In the context of evaluation, the household activities are classified as activities in kind. In the same way are agriculture practiced by the women and the group works (cooperatives).


The succession of socio-political crises that occurred in Nigeria has had an impact on the income of the Koko women. Most of them do not keep accounts in the real sense. The evaluation is, in fact, based only on daily estimates. Only the women civil servants have a monthly salary.

The main sources of income are: the sale of firewood, mat weaving' the sale of alcoholic beverages, and fashion designing. One can add domestic animal husbandry and gardening. The average daily income is estimated at 140 Naira.

The marketing of fish has a higher return than fish production and processing (up to 1875 Naira per day). The marketing of smoked fish is also more profitable than that of fresh fish. The lowest incomes are experienced in mat weaving and agriculture.


The variation observed in incomes is related to the problems in the fishing community of Koko: spoilage of fish due to poor preservation and the lack of transport means, low level of production, disinterest in cooperatives, and unemployment

To facilitate the task for the fishermen, it is advisable that a credit system be initiated, that insulated container technology be introduced, and that the fishermen are sensitized on the necessity to form cooperatives. In addition, savings scheme should be initiated.

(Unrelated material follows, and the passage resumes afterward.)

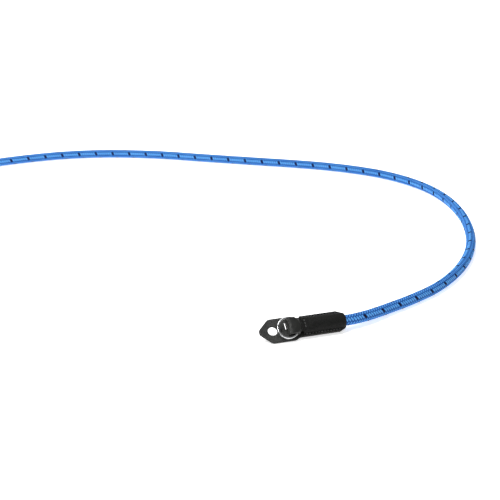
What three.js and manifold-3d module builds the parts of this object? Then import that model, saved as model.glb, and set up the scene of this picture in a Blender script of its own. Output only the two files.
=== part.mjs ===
// Camera neck strap: a round braided cord between two leather end fittings, each with a split ring.
// Millimetres, +Z up, lying on the plane z = 0. The origin is the middle of the two fittings' box,
// on that plane. Near is the end that lies towards the viewer, far is the other end.

import * as THREE from 'three';
import { mergeVertices } from 'three/addons/utils/BufferGeometryUtils.js';
import Module from 'manifold-3d';

const wasm = await Module();
wasm.setup();

// Cord
const cordDiameter = 8;
const cordHeld = 22;            // length of cord inside each sleeve
const cordGap = 0.3;            // clearance between the cord and the leather round it
const cordLead = 2;             // the cord is straight up to this short of the mouth
const cordSides = 10;
const cordSteps = 76;

// Fitting, seen flat: the tab's point is at 0 and the sleeve's mouth at fittingLength
const fittingLength = 62.0;
const tabLength = 26;           // point of the tab to where it narrows to the sleeve
const tabWidth = 18.5;
const tabLeather = 1.6;
const sleeveWidth = 15.2;
const sleeveStart = 30.5;       // point of the tab to the cover's front edge
const neckLength = 2.4;         // the tab narrows to the sleeve over this length
const neckEase = 0.35;          // left to narrow at the middle of the neck
const coverLeather = 1.4;
const layerGap = 0.3;           // between two leathers that are sewn together
const mouthChamfer = 4.6;       // cut corners of both layers beside the mouth
const mouthWall = 1.2;          // leather left beside the channel at the mouth
const edgeRoom = 0.2;           // least flat edge beside an arch
const troughShare = 0.8;        // most of the tab's half width that the trough may take
const holeDiameter = 6.7;
const holeSides = 28;
const holeFromTip = 9.7;
const slitWidth = 0.9;
const slitLength = 5.7;
const slitFromTip = 19.7;
const slitAside = 2.5;          // the slit's middle lies this far to the upper side
const archCount = 12;           // edges across an arch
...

Even if the fishing community of Koko offers various activities to women, fishing remains the engine of the local economy. If the level of fishing increases because of capital support, training and support programmes, it is the whole community that will benefit, including the non-fishermen. It will provide a better distribution of income. In brief, dispositions should be taken to improve the economic wellbeing of the fishermen of the Koko community.